Revolutionary Defeatism is the active mobilisation of solidarity and defence of community against it’s forced militarisation and cooption, and resistance to the idea of a capitalist victory or a capitalist peace – the latter the bloody breathing space between blows. This includes blowing away the fog to see revolutionary defeatism in action. In Ukraine and Russia, revolutionary comrades continue to recognise this as a conflict on the fault lines of global capital. They continue to work together opposing nationalist propaganda, coercion and militarisation naming the conflict for what it is, an attack on our class.
Defeatism is not passive. Makhno didn’t encourage passivity in the face of the Austro-German occupation. Anarchists fought in Spain but neither for the monarchy nor the republic while more recently internationalists in northern Syria, whatever the subsequent compromise and decline from an imperialist imposed truce, fought not for state or caliphate, but for the Bookchinist experiment egalitarian (democratic) confederalism. Defend yourselves, defend your communities but not your bosses or their state. Organise for a revolutionary outcome.

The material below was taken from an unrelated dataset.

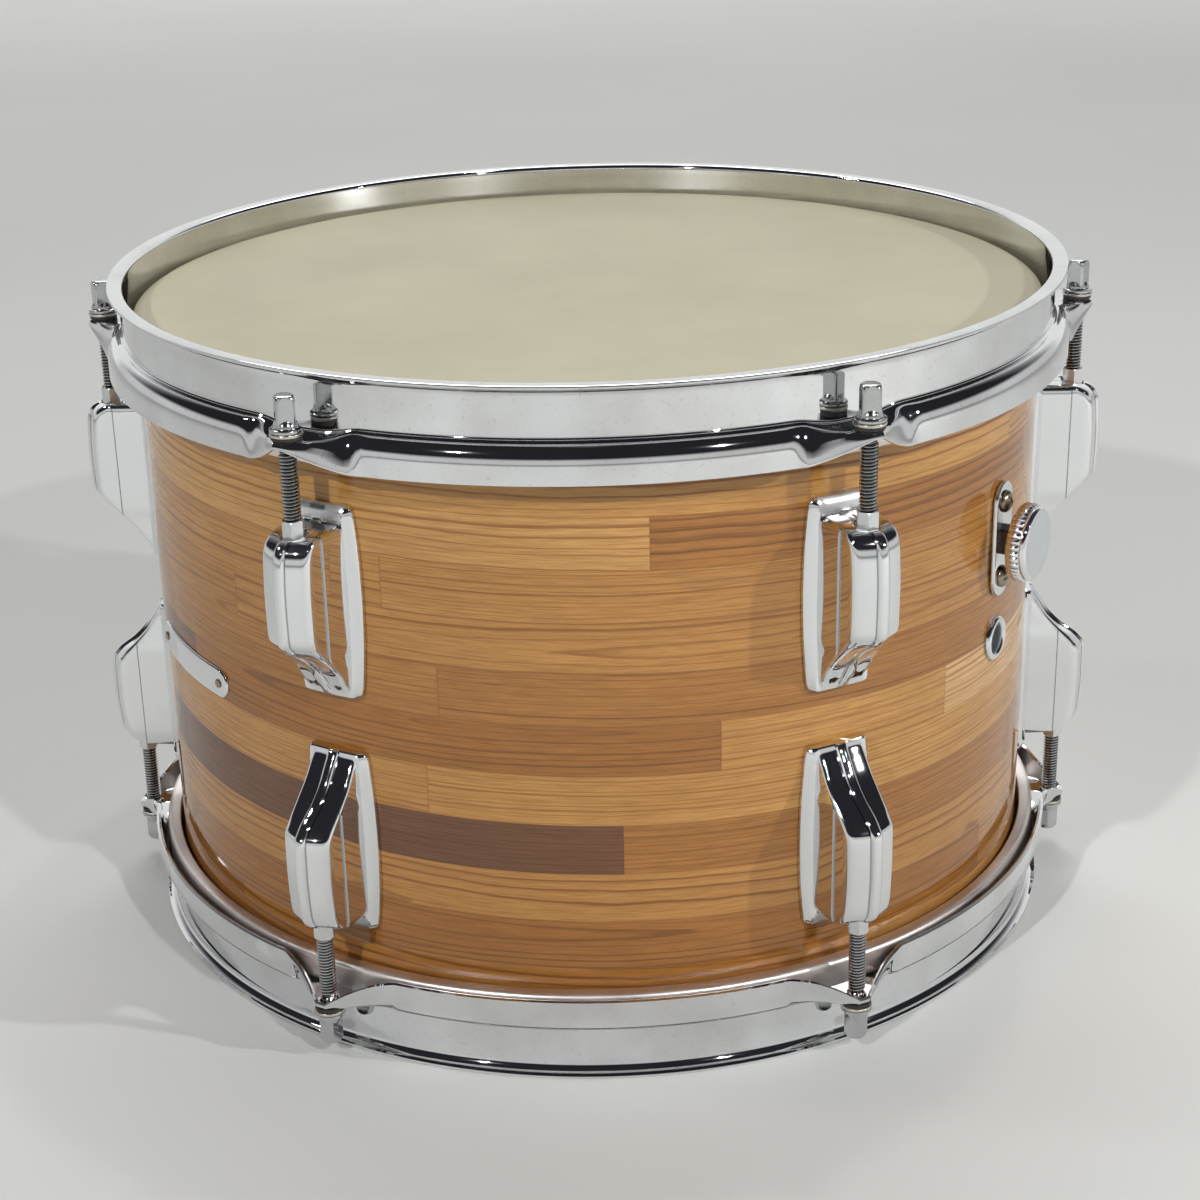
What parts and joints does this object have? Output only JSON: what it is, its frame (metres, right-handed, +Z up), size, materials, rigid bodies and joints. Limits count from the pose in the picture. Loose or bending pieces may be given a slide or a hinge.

Here we must hammer this message home, not just opposing the war but taking up our own class struggles enthusiastically refusing social peace and linking them in solidarity with our comrades in the global resistance. Strikes are happening everywhere – soon will follow the accusations of ‘the enemy within’ and traitors. Let them be right! Class War IS the peace movement, the war against all wars. There is no other non-binary solution, defeatism demands a single outcome, war or revolution! Our choice is unequivocally clear!